It can be urged that a party and leaders of Lenin’s type only arise on a background vastly different from that of pre-war Germany. That can be freely granted, but the argument should not be allowed to stifle the consideration of all other possibilities. We have seen that without Lenin much the same charge in all probability would have been made against similar indecision and inexperience in the Russian Bolshevik Party. We have seen Stalin, Zinoviev, and Kamenev, in 1917. We shall see them again. The lessons of history are there to be learnt by all men. The Russian Revolution of 1905, the causes of its failure, Lenin’s views about organising revolution, all were the subject of heated discussion by Rosa Luxemburg and the left-wing of the German Social Democracy. Kautsky, destined to prove himself one of the most reactionary of Social Democrats, had been Lenin’s master, and quoted by him as such for years until he ratted in 1914. Marx and Engels had worked out a complete armoury of tactics nearly seventy years before. In the years before 1916, when revolution seemed dead in Ireland, James Connolly had studied the history of every revolutionary movement in Europe, preparing for the moment to overthrow British Imperialism in Ireland. The discipline and organisation of his Irish Citizen Army was in its own way quite comparable to that of the Bolshevik Party. We need pursue the subject no further except to state the last and greatest of the mistakes that Karl Liebknecht and Rosa Luxemburg made. When the revolution was finally crushed they could have escaped, but remained and were murdered, the murderers being openly incited by the official Social Democratic paper Vorwaerts. It was the greatest mistake of all. Liebknecht was not thoroughly a Marxist, and he had defects of character which might have impeded his development. But for Lenin, Rosa Luxemburg was an eagle, and Lenin did not throw bouquets. 1919 would have been to them, certainly to her, what 1905 had been to Lenin. And, equally important, being head and shoulders above all in the Third International except Lenin and Trotsky, they and they alone could have prevented the corruption from Moscow of the German party leadership which began during Lenin’s last illness and ended in the ruin of 1933.
 

THE SOCIAL DEMOCRATIC LEADERS STIFLE
THE AUSTRIAN REVOLUTION

It was the Social Democratic leadership that killed the European revolution in 1919. To prove this finally we shall let one of these, the Austrian Otto Bauer, speak for himself.

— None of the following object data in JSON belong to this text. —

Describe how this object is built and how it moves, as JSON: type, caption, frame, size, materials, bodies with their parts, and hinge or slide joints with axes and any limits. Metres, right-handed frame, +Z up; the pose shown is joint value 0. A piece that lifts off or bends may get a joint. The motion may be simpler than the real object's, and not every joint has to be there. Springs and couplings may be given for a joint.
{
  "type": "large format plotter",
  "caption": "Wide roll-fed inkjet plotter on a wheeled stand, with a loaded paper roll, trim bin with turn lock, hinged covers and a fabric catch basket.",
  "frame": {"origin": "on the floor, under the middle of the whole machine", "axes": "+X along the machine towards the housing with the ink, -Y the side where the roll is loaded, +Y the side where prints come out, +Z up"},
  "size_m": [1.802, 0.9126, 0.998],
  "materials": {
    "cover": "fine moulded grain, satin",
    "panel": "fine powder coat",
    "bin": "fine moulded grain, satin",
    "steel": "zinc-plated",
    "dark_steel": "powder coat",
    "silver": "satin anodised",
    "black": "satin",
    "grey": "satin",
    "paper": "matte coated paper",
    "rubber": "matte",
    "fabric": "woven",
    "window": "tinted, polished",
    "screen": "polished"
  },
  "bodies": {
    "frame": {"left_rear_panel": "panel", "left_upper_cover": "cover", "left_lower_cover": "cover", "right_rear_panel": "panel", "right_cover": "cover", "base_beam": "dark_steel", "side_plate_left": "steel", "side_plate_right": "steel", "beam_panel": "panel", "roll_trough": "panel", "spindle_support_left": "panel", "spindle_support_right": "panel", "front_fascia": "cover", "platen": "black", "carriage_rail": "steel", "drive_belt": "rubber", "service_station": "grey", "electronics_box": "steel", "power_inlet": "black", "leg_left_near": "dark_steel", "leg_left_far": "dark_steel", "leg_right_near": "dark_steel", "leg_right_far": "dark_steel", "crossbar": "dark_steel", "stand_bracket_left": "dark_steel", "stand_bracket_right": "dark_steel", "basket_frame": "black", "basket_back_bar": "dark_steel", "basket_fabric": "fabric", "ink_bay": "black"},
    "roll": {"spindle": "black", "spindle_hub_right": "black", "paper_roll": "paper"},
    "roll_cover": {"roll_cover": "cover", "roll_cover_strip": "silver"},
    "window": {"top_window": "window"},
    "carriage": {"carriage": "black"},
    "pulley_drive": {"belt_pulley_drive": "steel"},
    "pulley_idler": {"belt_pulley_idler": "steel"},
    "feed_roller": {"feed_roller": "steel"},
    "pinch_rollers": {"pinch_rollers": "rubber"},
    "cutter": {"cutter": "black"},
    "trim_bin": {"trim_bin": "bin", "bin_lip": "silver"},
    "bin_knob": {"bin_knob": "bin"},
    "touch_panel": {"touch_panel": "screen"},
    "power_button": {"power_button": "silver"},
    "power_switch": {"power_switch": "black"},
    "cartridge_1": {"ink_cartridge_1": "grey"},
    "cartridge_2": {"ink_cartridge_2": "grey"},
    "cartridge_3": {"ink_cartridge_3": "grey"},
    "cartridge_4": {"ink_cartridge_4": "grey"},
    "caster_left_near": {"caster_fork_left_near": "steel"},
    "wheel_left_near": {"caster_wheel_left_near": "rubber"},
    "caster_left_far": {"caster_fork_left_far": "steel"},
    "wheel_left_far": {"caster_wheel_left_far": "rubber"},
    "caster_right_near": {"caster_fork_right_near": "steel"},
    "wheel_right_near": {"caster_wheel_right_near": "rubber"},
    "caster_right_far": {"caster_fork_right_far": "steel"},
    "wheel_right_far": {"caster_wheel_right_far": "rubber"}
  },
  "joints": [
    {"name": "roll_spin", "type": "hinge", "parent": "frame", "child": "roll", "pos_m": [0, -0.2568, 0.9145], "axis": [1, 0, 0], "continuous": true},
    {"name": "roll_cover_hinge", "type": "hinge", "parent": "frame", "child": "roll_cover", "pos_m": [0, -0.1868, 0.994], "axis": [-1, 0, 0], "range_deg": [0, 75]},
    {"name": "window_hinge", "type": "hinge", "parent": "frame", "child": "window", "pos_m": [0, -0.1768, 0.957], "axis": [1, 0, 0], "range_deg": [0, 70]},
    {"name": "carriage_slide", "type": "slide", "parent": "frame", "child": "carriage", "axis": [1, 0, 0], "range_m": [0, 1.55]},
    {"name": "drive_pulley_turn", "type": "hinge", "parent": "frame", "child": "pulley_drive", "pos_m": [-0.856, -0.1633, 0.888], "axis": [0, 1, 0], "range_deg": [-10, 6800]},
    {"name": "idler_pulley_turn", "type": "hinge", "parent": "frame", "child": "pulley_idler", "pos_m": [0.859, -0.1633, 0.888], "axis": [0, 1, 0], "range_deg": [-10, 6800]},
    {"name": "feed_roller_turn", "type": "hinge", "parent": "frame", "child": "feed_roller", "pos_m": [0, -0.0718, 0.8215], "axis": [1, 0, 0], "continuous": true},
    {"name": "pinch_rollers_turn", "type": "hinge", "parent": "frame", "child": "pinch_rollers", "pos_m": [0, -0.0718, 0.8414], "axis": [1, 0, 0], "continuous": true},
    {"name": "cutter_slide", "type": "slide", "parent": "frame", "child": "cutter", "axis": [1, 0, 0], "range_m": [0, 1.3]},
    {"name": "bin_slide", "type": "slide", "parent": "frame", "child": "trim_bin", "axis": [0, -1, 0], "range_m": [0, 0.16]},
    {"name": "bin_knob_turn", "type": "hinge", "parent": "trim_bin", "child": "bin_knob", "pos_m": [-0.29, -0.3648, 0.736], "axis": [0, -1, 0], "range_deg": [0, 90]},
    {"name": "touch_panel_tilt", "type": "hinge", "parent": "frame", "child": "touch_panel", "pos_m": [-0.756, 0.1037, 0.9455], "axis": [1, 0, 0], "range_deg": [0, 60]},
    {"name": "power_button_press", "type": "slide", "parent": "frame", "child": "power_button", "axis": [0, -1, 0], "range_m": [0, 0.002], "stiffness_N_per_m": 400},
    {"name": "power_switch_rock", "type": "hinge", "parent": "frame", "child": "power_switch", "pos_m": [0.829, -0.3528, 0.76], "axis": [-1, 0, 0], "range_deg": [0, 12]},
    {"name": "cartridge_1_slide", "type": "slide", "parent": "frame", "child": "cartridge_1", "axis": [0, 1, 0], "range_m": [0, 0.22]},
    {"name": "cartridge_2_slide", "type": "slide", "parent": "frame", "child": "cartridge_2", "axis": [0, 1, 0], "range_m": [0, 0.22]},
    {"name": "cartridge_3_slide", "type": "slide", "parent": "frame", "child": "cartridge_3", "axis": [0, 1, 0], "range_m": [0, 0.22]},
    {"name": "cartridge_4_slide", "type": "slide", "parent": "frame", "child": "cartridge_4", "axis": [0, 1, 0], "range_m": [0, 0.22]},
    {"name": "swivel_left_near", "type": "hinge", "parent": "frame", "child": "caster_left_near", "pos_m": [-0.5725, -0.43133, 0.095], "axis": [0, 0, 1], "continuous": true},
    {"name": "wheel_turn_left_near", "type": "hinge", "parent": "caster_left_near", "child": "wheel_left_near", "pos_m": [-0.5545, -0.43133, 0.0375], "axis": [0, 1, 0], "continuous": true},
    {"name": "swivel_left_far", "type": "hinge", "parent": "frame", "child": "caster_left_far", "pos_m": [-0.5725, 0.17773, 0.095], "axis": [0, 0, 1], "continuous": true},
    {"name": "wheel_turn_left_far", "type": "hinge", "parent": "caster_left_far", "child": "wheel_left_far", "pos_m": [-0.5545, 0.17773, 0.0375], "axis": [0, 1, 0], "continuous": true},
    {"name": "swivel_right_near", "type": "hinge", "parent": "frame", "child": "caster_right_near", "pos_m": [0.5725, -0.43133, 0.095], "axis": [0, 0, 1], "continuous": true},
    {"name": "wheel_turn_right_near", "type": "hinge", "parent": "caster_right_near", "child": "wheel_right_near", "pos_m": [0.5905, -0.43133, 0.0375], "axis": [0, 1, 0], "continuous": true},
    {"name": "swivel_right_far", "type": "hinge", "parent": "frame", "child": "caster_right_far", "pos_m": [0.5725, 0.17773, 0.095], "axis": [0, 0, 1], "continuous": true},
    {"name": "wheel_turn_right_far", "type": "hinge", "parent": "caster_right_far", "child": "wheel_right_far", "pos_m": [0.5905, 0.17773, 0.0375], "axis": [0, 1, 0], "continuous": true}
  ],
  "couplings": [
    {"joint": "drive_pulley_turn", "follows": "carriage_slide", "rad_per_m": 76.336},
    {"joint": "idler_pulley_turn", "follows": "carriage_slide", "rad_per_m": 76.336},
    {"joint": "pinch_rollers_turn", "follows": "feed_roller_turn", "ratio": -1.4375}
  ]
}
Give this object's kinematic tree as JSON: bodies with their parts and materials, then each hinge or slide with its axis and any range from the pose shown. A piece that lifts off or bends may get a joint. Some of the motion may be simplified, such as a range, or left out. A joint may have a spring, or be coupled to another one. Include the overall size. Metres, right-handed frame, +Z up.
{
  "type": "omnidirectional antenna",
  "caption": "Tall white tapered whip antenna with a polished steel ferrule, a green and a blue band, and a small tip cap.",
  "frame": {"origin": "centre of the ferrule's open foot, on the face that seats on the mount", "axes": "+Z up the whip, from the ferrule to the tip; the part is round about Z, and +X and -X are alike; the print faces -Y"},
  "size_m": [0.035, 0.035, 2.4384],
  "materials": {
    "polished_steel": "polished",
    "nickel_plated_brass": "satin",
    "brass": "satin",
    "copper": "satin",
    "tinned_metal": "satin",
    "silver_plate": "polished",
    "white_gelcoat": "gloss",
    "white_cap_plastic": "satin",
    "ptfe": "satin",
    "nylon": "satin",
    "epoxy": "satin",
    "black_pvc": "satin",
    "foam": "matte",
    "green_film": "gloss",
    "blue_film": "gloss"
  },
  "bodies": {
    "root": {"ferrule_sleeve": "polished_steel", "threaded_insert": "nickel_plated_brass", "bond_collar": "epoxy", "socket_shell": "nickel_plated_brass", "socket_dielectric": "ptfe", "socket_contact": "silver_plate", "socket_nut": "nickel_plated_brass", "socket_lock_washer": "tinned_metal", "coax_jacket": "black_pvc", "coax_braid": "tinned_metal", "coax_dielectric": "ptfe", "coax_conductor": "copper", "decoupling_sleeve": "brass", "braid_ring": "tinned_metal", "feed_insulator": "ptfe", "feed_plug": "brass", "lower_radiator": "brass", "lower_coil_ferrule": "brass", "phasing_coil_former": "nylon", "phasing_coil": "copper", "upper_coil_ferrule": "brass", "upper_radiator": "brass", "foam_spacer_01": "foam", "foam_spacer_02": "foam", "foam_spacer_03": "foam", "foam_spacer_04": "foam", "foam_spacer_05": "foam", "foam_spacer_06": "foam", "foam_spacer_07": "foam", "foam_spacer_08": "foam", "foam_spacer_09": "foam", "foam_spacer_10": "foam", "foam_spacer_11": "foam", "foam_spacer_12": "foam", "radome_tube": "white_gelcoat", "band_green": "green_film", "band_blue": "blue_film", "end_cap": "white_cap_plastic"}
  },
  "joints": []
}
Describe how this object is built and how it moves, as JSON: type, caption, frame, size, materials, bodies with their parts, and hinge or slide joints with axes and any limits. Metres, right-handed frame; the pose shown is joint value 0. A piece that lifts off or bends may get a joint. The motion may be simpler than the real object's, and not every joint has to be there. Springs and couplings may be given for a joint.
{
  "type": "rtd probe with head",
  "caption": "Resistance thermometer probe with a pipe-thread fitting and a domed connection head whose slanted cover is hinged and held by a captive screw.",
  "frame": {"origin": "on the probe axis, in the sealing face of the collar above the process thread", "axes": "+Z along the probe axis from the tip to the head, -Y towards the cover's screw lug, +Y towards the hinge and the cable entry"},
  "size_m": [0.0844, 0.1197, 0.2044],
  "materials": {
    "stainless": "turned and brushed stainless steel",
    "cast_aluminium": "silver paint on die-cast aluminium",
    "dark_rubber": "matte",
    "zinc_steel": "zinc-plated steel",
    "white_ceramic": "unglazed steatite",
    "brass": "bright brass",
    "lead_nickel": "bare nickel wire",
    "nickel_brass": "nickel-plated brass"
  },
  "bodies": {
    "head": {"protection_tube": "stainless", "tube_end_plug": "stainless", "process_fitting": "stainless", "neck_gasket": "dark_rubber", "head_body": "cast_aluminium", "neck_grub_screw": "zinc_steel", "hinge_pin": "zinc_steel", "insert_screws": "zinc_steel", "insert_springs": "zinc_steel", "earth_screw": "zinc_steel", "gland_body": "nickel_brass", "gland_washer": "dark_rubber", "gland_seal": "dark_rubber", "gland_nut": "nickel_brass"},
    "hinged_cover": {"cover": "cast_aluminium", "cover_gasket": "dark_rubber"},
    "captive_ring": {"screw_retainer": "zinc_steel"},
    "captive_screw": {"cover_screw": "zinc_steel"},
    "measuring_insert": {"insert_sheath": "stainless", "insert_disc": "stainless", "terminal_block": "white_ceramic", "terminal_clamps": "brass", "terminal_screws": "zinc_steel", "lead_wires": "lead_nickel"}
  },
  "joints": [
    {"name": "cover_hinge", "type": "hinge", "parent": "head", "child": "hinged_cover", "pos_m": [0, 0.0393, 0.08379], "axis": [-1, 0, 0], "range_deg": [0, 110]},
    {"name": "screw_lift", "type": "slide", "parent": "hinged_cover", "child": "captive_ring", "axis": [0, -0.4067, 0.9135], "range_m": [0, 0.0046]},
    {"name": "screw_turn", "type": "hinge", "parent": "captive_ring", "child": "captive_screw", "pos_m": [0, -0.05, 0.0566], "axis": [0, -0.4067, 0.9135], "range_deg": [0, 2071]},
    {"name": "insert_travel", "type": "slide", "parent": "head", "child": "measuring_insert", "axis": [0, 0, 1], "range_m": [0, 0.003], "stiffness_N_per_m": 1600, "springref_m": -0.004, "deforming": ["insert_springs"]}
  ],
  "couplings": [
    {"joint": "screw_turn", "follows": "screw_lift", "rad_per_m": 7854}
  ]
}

Before the war the Austrian Social Democrats had a great reputation for Marxist learning. Like their English counterparts of today they were advocates of freedom, independence of nations, and all that is included in Socialism, but collaborated willingly with the suppression of the subject peoples by the Austrian monarchy. They invented a special theory wherein the economic and political oppression of subject nationalities was compensated for by unity of culture (or its independence – which it was is not important). Czechs, Serbs, Slovenes and Slovaks were as necessary to Austro-Hungarian Capitalism as Indians, Egyptians and Africans to British Capitalism. Like their counterparts in Britain, these servants of the bourgeoisie acquiesced in any action of their masters which allowed them to bargain with employers about wages and make speeches in parliament urging the Government and bringing pressure to bear. Every day when the Emperor Francis Joseph read their paper, Wiener Arbeiterzeitung, he used to say, “They reason very sensibly, but what do they want of me?”

When war broke out Austrian Social Democracy unreservedly placed its influence on the masses at the disposal of the military authorities. They were men of war until the mood of the working classes began to change. After the February revolution in Russia “the revolutionary ferment made itself felt more and more in the ranks of German-Austrian workers.” The Austrian Social Democracy felt that if a revolution was on the way they had better take charge of it. But they did not yet know how things would develop. So they played both sides.

“If we wanted to address the masses openly, we had to remain within the limits of censorship; we could not speak openly of revolution, we had to speak of it in some such terms as the complete ‘victory of democracy,’ ‘convocation of the Constituent Assembly’; we could not openly bring forward the slogan of the disintegration of Austria, but had to use such expressions as ‘there can be common government for all those who agree to it of their own free will.’” [3]

Thus one of the leaders of these despicable timeservers. Otto Bauer had been a war-prisoner in Russia, and was released by the February revolution. Of the Russian Revolution he wrote in 1920:

“For the first time the proletariat has assumed power in a great state ... The Capitalist world is trembling ... With the help of cannon and howitzer ... the international bourgeoisie makes war on the proletarian revolution. But all this makes the hearts of the proletarians of all countries beat in unison with the heart of the Russian proletariat.” [4]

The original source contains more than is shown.